In 2019, the business was probably spending around 50% of communications investment on digital channels, now it’s circa 74%. (Source.)

The Coca-Cola Company

In 2019, digital spend was less than 30% of total media spend, in 2024 it was circa 65%. (Source).

Mastercard

Pivoted an estimated 70% of its spend ‘away from traditional methods’. (Source.)

Total UK ad spend

Social media as a percentage of total UK ad spend has gone from circa 4% in 2014 to around 21% in 2024 (Source: AA/WARC Expenditure report). (Note: AA/WARC expenditure figures cover ad spend as collected from media owners, and so most influencer spend, which does not ordinarily go through the platforms is not captured).

WPP Media

In 2025, for the first time, more than half of content-driven advertising revenue will come from user-generated platforms rather than professionally produced content.

Is marketing effectiveness changing?

While the quotes and figures above do not represent a uniform view or undeviating tactics adopted across marketers, they do present a shift in at least how many brands are talking about their approach to their marketing mix.

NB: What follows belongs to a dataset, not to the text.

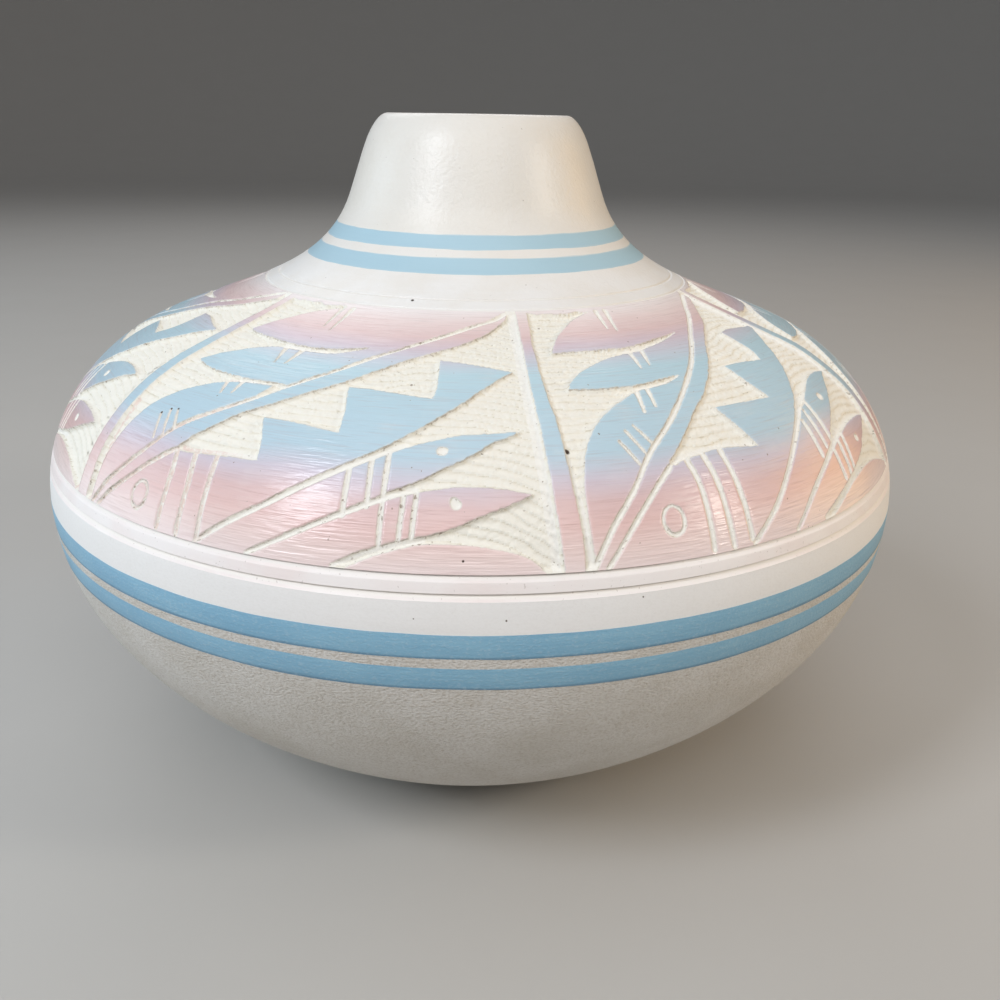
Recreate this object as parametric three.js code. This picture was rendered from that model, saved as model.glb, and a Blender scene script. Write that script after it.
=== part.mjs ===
// Pottery vase: a low, wide body that draws in to a short tapering neck, on a flat foot, with an open mouth.
// The clay wall is built up from sections, and each section is its own solid with a stepped lap at its
// edge: a foot slab, a lower bowl, a waist ring, a shoulder and a neck. Coats of coloured slip lie flush
// in shallow seats in the clay. Sizes are millimetres, Z is up, and the origin is the centre of the foot.
import * as THREE from "three";

// The outer wall, from the foot to the lip, is four smooth bends. Each pull says how far a bend keeps to
// its end's slope, as a share of the straight distance between its ends.
const FOOT_RADIUS = 42;
const FOOT_ANGLE = 30; // degrees above level
const FOOT_PULL = 0.37;
const BELLY_RADIUS = 100;
const BELLY_HEIGHT = 69.5;
const BELLY_PULL_BELOW = 0.35;
const BELLY_PULL_ABOVE = 0.33;
const SHOULDER_RADIUS = 73.2; // where the dome turns into a hollow curve
const SHOULDER_HEIGHT = 105.3;
const SHOULDER_ANGLE = 158.6;
const SHOULDER_PULL = 0.4;
const THROAT_RADIUS = 29.6; // where the hollow curve runs out into the neck
const THROAT_HEIGHT = 132.3;
const THROAT_ANGLE = 110.2;
const THROAT_PULL = 0.33;
const LIP_RADIUS = 25.6; // outside of the neck where the lip starts to round over
const LIP_HEIGHT = 146;
const LIP_ANGLE = 108;
const LIP_ROUNDING = 4; // from there up to the crest of the lip
const LIP_CREST_INSET = 3.2; // from there in to the crest of the lip
const LIP_PULL = 0.5;

// Thickness of the clay, and how the sections meet.
const WALL = 6;
const FLOOR = 7;
const SLAB_EDGE = 4; // height of the foot slab's outer edge
const NECK_LAP = 3; // how far one half of the wall reaches past the other
const WAIST_LAP = 1.2;

// Marks on the wall, measured along its outside. Those at the waist are set off from the belly line, and
// those on the neck from the throat.
const WAIST_ABOVE_BELLY = 6.7;
const WAIST_RING_WIDTH = 4.5;
const WAIST_RING_DEPTH = 3;
const WAIST_GROOVE_WIDTH = 1.25;
const WAIST_GROOVE_DEPTH = 0.9;
const BELLY_BANDS_BELOW_WAIST = 5.7;
const BELLY_BAND_UPPER_WIDTH = 4.7;
const BELLY_BAND_GAP = 1.8;
const BELLY_BAND_LOWER_WIDTH = 4.5;
const NECK_BANDS_BELOW_THROAT = 6.3;
const NECK_BAND_UPPER_WIDTH = 3.6;
const NECK_BAND_GAP = 2;
const NECK_BAND_LOWER_WIDTH = 4.5;
const COLLAR_WIDTH = 7.3; // plain collar under the neck bands
const FINE_GROOVE_SPACING = 3.4;
const FINE_GROOVE_WIDTH = 0.7;
const FINE_GROOVE_DEPTH = 0.35;
const FIELD_BELOW_NECK = 1.5; // bare rim between the shoulder's slip and the neck
const SLIP_DEPTH = 0.6;

// Faceting.
const SEGMENTS = 48;
const OUTER_PITCH = 7;
const INNER_PITCH = 11;
const GROOVE_STEPS = 4;
const LIP_STEPS = 5;

const direction = (degrees) => {
  const angle = THREE.MathUtils.degToRad(degrees);
  return new THREE.Vector2(Math.cos(angle), Math.sin(angle));
};

// A smooth bend from one point and slope to another.
function bend(from, fromAngle, fromPull, to, toAngle, toPull) {
  const span = from.distanceTo(to);
  const leave = from.clone().addScaledVector(direction(fromAngle), fromPull * span);
  const arrive = to.clone().addScaledVector(direction(toAngle), -toPull * span);
  const curve = new THREE.CubicBezierCurve(from, leave, arrive, to);
  curve.arcLengthDivisions = 400;
  return curve;
}

const foot = new THREE.Vector2(FOOT_RADIUS, 0);
const belly = new THREE.Vector2(BELLY_RADIUS, BELLY_HEIGHT);
const shoulderTurn = new THREE.Vector2(SHOULDER_RADIUS, SHOULDER_HEIGHT);
const throat = new THREE.Vector2(THROAT_RADIUS, THROAT_HEIGHT);
const lipStart = new THREE.Vector2(LIP_RADIUS, LIP_HEIGHT);
const wall = new THREE.CurvePath();
wall.add(bend(foot, FOOT_ANGLE, FOOT_PULL, belly, 90, BELLY_PULL_BELOW));
wall.add(bend(belly, 90, BELLY_PULL_ABOVE, shoulderTurn, SHOULDER_ANGLE, SHOULDER_PULL));
wall.add(bend(shoulderTurn, SHOULDER_ANGLE, SHOULDER_PULL, throat, THROAT_ANGLE, THROAT_PULL));
wall.add(bend(throat, THROAT_ANGLE, THROAT_PULL, lipStart, LIP_ANGLE, THROAT_PULL));
const [toBelly, , toThroat, toLip] = wall.getCurveLengths();

// The point so far along the wall's outside from the foot, and so deep under it.
function inWall(along, depth) {
  const share = along / toLip;
  const point = wall.getPointAt(share);
  const slope = wall.getTangentAt(share);
  return new THREE.Vector2(point.x - slope.y * depth, point.y + slope.x * depth);
}

// Points along the wall at one depth, with both ends kept.
function alongWall(start, end, depth, pitch) {
  const steps = Math.ceil(Math.abs(end - start) / pitch);
  return Array.from({ length: steps + 1 }, (_, i) => inWall(start + ((end - start) * i) / steps, depth));
}

// How far along the wall, below the belly, a depth in the clay reaches a height. Found by halving.
function placeAtHeight(height, depth) {
  let low = 0;
  let high = toBelly;
  for (let i = 0; i < 40; i += 1) {
    const middle = (low + high) / 2;
    if (inWall(middle, depth).y < height) low = middle;
    else high = middle;
  }
  return high;
}

// Places of the joints and of the coats of slip.
const slabPlace = placeAtHeight(SLAB_EDGE, 0);
const floorPlace = placeAtHeight(FLOOR, WALL);
const waistStart = toBelly + WAIST_ABOVE_BELLY;
const waistEnd = waistStart + WAIST_RING_WIDTH;
const waistMiddle = (waistStart + waistEnd) / 2;
const coat = (end, width) => ({ start: end - width, end });
const bellyUpper = coat(waistStart - BELLY_BANDS_BELOW_WAIST, BELLY_BAND_UPPER_WIDTH);
const bellyLower = coat(bellyUpper.start - BELLY_BAND_GAP, BELLY_BAND_LOWER_WIDTH);
const neckUpper = coat(toThroat - NECK_BANDS_BELOW_THROAT, NECK_BAND_UPPER_WIDTH);
const neckLower = coat(neckUpper.start - NECK_BAND_GAP, NECK_BAND_LOWER_WIDTH);
const collarGroove = neckLower.start - COLLAR_WIDTH - FINE_GROOVE_WIDTH;
const neckJoint = collarGroove - FINE_GROOVE_SPACING;
const field = { start: waistEnd, end: neckJoint - FIELD_BELOW_NECK };

// The outside of a section, dropping into a seat under each coat of slip.
function outside(start, end, coats) {
  const points = [];
  let place = start;
  for (const seat of coats) {
    if (seat.start > place) points.push(...alongWall(place, seat.start, 0, OUTER_PITCH));
    points.push(...alongWall(seat.start, seat.end, SLIP_DEPTH, OUTER_PITCH));
    place = seat.end;
  }
  points.push(...alongWall(place, end, 0, OUTER_PITCH));
  return points;
}

// A stepped lap between two sections, from a depth in the wall through to the inside.
function lap(place, depth, reach) {
  const half = (depth + WALL) / 2;
  return [inWall(place, depth), inWall(place, half), inWall(place + reach, half), inWall(place + reach, WALL)];
}

// A round-bottomed groove in the outside.
function groove(start, width, depth) {
  const points = [];
  for (let i = 0; i <= GROOVE_STEPS; i += 1) {
    const share = i / GROOVE_STEPS;
    points.push(inWall(start + width * share, depth * Math.sin(Math.PI * share)));
  }
  return points;
}

// Turns an outline about Z into a solid. The outline runs anticlockwise: up the outside, down the inside.
function turned(outline) {
  const points = outline.filter((point, i) => i === 0 || point.distanceTo(outline[i - 1]) > 1e-6);
  const onAxis = points[0].x === 0;
  if (!onAxis && points[0].distanceTo(points[points.length - 1]) > 1e-6) points.push(points[0].clone());
  return new THREE.LatheGeometry(points, SEGMENTS).rotateX(Math.PI / 2);
}

// The floor, with a step round its edge that carries the wall.
function footSlab() {
  const edge = inWall(slabPlace, 0);
  const corner = inWall(floorPlace, WALL);
  return turned([
    new THREE.Vector2(0, 0),
    ...alongWall(0, slabPlace, 0, OUTER_PITCH),
    new THREE.Vector2(corner.x, edge.y),
    corner,
    new THREE.Vector2(0, corner.y),
  ]);
}

// The wall from the slab to the waist, with a tongue that stands up behind the waist ring.
function lowerBowl() {
  const edge = inWall(slabPlace, 0);
  const corner = inWall(floorPlace, WALL);
  return turned([
    ...outside(slabPlace, waistStart, [bellyLower, bellyUpper]),
    inWall(waistStart, WAIST_RING_DEPTH),
    ...lap(waistMiddle, WAIST_RING_DEPTH, WAIST_LAP),
    ...alongWall(waistMiddle + WAIST_LAP, floorPlace, WALL, INNER_PITCH),
    new THREE.Vector2(corner.x, edge.y),
  ]);
}

// The strap over the joint of bowl and shoulder: a low bead between two turned grooves.
function waistRing() {
  return turned([
    ...groove(waistStart, WAIST_GROOVE_WIDTH, WAIST_GROOVE_DEPTH),
    ...groove(waistEnd - WAIST_GROOVE_WIDTH, WAIST_GROOVE_WIDTH, WAIST_GROOVE_DEPTH),
    inWall(waistEnd, WAIST_RING_DEPTH),
    inWall(waistMiddle, WAIST_RING_DEPTH),
    inWall(waistStart, WAIST_RING_DEPTH),
  ]);
}

// The domed upper wall, standing on the bowl's tongue, with one wide seat for its field of slip.
function shoulder() {
  return turned([
    ...lap(waistMiddle, WAIST_RING_DEPTH, WAIST_LAP).reverse(),
    inWall(waistEnd, WAIST_RING_DEPTH),
    ...outside(waistEnd, neckJoint, [field]),
    ...lap(neckJoint, 0, NECK_LAP),
    ...alongWall(neckJoint + NECK_LAP, waistMiddle + WAIST_LAP, WALL, INNER_PITCH),
  ]);
}

// The collar, the neck and the rounded lip, standing in the shoulder's stepped edge.
function neck() {
  const crest = new THREE.Vector2(LIP_RADIUS - LIP_CREST_INSET, LIP_HEIGHT + LIP_ROUNDING);
  const mouth = inWall(toLip, WALL);
  return turned([
    ...groove(neckJoint, FINE_GROOVE_WIDTH, FINE_GROOVE_DEPTH),
    ...groove(collarGroove, FINE_GROOVE_WIDTH, FINE_GROOVE_DEPTH),
    ...outside(collarGroove + FINE_GROOVE_WIDTH, toLip, [neckLower, neckUpper]),
    ...bend(lipStart, LIP_ANGLE, LIP_PULL, crest, 180, LIP_PULL).getPoints(LIP_STEPS),
    ...bend(crest, 180, LIP_PULL, mouth, LIP_ANGLE + 180, LIP_PULL).getPoints(LIP_STEPS),
    ...alongWall(toLip, neckJoint + NECK_LAP, WALL, INNER_PITCH),
    ...lap(neckJoint, 0, NECK_LAP).reverse(),
  ]);
}

// A coat of slip, flush with the clay round it.
function slipCoat(seat) {
  return turned([
    ...alongWall(seat.start, seat.end, 0, OUTER_PITCH),
    ...alongWall(seat.start, seat.end, SLIP_DEPTH, OUTER_PITCH).reverse(),
  ]);
}

const fired = (color, roughness) => new THREE.MeshStandardMaterial({ color, roughness, metalness: 0 });
const bareClay = fired(0xd9d2c4, 0.9);
const tintedClay = fired(0xe2dcd8, 0.7);
const carvedClay = fired(0xe9e4d2, 0.85);
const polishedClay = fired(0xebe6dc, 0.4);
const blueSlip = fired(0x86bcd6, 0.55);
const fieldSlip = fired(0xb7c3d4, 0.5);

const vase = new THREE.Group();
vase.name = "vase";
function piece(name, geometry, material) {
  const mesh = new THREE.Mesh(geometry, material);
  mesh.name = name;
  vase.add(mesh);
}
piece("foot_slab", footSlab(), bareClay);
piece("lower_bowl", lowerBowl(), bareClay);
piece("belly_band_lower", slipCoat(bellyLower), blueSlip);
piece("belly_band_upper", slipCoat(bellyUpper), blueSlip);
piece("waist_ring", waistRing(), tintedClay);
piece("shoulder", shoulder(), carvedClay);
piece("shoulder_slip", slipCoat(field), fieldSlip);
piece("neck", neck(), polishedClay);
piece("neck_band_lower", slipCoat(neckLower), blueSlip);
piece("neck_band_upper", slipCoat(neckUpper), blueSlip);

export default vase;
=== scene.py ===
"""Looks of the pottery vase: a low, wide pot with a short neck, painted bands and a carved shoulder.

Sizes are millimetres along the clay and degrees round the axis, unless a name says otherwise. A place on the
wall is given by its turn, from the side that faces the camera towards +X, and by its run, the distance along
the outside of the wall from the edge of the foot.
"""
import logging
from dataclasses import dataclass, field
from enum import Enum
from functools import cached_property
from typing import Any, Iterable, Sequence

import bpy
import numpy as np
from mathutils import Matrix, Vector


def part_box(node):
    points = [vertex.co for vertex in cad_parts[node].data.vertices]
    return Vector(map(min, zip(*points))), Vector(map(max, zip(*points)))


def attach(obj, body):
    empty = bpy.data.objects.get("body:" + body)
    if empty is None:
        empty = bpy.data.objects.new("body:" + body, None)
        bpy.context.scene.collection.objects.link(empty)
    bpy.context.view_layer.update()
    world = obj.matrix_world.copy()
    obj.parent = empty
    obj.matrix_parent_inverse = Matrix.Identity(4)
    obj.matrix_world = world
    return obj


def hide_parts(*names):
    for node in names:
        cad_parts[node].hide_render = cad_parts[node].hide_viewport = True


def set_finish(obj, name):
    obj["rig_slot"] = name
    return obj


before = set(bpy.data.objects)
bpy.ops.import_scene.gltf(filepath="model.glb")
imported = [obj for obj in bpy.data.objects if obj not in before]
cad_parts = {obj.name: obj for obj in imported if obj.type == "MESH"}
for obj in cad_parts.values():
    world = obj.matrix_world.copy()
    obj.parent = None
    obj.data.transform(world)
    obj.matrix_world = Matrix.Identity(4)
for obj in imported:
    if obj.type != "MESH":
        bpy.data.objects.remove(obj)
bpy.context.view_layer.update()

Array = np.ndarray
Points = tuple[tuple[float, float], ...]
Colour = tuple[float, float, float]
Coats = Sequence[tuple[tuple[float, float], int]]

LOG = logging.getLogger("vase")
BODY = "root"


def smooth_step(value: Array, low: float, high: float) -> Array:
    """Rise of 3t^2 - 2t^3 from 0 at low to 1 at high, with t held between 0 and 1."""
    t = np.clip((value - low) / (high - low), 0.0, 1.0)
    return t * t * (3.0 - 2.0 * t)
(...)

The common themes are that many big brands (including the likes of Unilever and Coca-Cola) are questioning whether mass media alone can drive the impact it once did. It’s not just about the channels themselves, but instead the ways in which brands seek to engage with consumers, the idea is that, whether it’s through experiences, influencers or organic social, brands need to drive a more resonant communication with their audience, as opposed to just broadcasting at them.

This begs many questions. What data and insight is informing a shift in media mix from some of the biggest advertisers? How can big brands, used to driving scale and consistency, be effective in more one to one communication? How is strategy driven forward with more fragmented channels that are less in the control of brands, such as influencers? If scale is less impactful than it was before, how do big brands harness their equity in their advertising?

Starting with what marketers have told us and what we’ve seen already, Marketing Week will be looking into some of these questions through an upcoming series of features.